Cross-border supplies – tour operators
In ATS Pacific Pty Ltd v Commissioner of Taxation  FCAFC 33, the Full Federal Court has considered the GST implications for an Australian resident inbound tour operator which made supplies to non-resident travel agents. The Full Federal Court unanimously dismissed the taxpayer’s appeal and upheld the Commissioner’s cross appeal from the decision of the primary judge in ATS Pacific Pty Ltd v Commissioner of Taxation  FCA 341.
In essence, the facts of the case were as follows:
- Non-resident travel agents selected a variety of services (referred to in the judgments as ‘Products’) through the taxpayer’s website and compiled an itinerary for their nonresident tourist clients.
- The taxpayer booked the relevant Products with the Australian provider (eg hotel, car hire firm etc).
- The taxpayer charged the non-resident a fee which included the cost of the Products plus a margin.
- The Australian providers supplied the Products to the non-resident tourists once they reached Australia.
The principal issue in the case was whether the primary judge had erred in her characterisation of the supplies made by the taxpayer to the nonresident travel agents.
Edmonds J, with whom Pagone and Davies JJ agreed, held that it was open to the primary judge to find that the supply made by the taxpayer to the non-resident travel agents was to be properly characterised as a promise by the taxpayer that it would ensure that when the tourists came to Australia, they would be provided with the Products the tourists had paid for, and that there was no error on the part of the primary judge in so finding.
Edmonds J went on to consider whether the supplies of the accommodation or nonaccommodation components were GST-free pursuant to section 38-190 of the GST Act. The court confirmed that the accommodation component of the supplies was properly characterised as a supply of real property, and that insofar as such supplies are characterised as a promise that the hotel proprietors would provide accommodation to the tourists, they are not GSTfree. In relation to the non-accommodation component, the supplies are excluded from GSTfree treatment under s38-190 on the basis that they are the supply of a right to acquire something the supply of which would be connected with Australia and would not be GST-free. Accordingly, the taxpayer’s appeal was dismissed.
The Commissioner’s cross appeal concerned the decision of the primary judge that the taxpayer made two separate supplies (being the supply of the Products, and a separate supply of arranging services). The Court found that it was not open to the primary judge to find or conclude that there were two supplies, when it was not in dispute that the Australian providers supplied the Products, and not the taxpayer. Rather, the arranging or packaging of the tour was but a component of the one ‘critical supply’, being that ATS would “ensure that the Products were supplied to the tourists.” Accordingly, the Commissioner’s cross-appeal was allowed, with the Court concluding that the taxpayer made single taxable supplies to the nonresident tour operators.
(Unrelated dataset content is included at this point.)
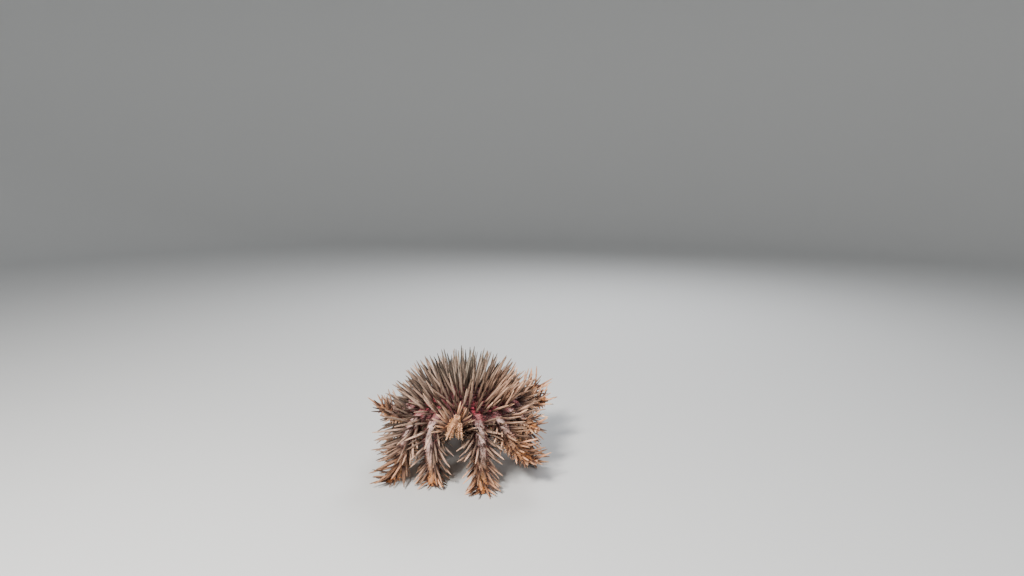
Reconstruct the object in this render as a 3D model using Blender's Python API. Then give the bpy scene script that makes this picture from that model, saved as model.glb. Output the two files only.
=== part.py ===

Australian Jobs Act 2013 – latest developments
The Government has released new rules relating to the Australian Jobs Act 2013 (Jobs Act) that may impact large projects currently going through the Enhanced Project By-law Scheme (EPBS) process.
The Jobs Act requires major projects with capital expenditure of $500 million or more, to develop and implement Australian Industry Participation (AIP) Plans outlining how Australian entities will be given full, fair and reasonable opportunity to participate in the project. The legislation also creates a new Australian Industry Participation Authority (Authority) with sufficient powers to ensure compliance with these measures.
The Government, without consultation, registered the Australian Jobs (Australian Industry Participation) Rule 2014 (Rule), which commenced on 7 February 2014. Amongst other matters, the Rule also clarified the exceptions to giving a draft AIP Plan to the Authority, one of which related to AIP Plans developed under the EPBS. Section 6 of the Rule states that where an AIP Plan under the EPBS was approved before the commencement of the section (7 February 2014), the project proponent will be exempt from giving a draft AIP Plan to the Authority.
What this means is that any EPBS applicants that have a major project (capital expenditure of $500 million or more) and have yet to have their EPBS Project Acceptance Application (which includes the AIP Plan) approved by AusIndustry may be caught by the provisions of the Jobs Act. The Jobs Act imposes a number of obligations on the Project Proponent and its procurement entity to ensure that Australian industry is given full, fair and reasonable opportunity.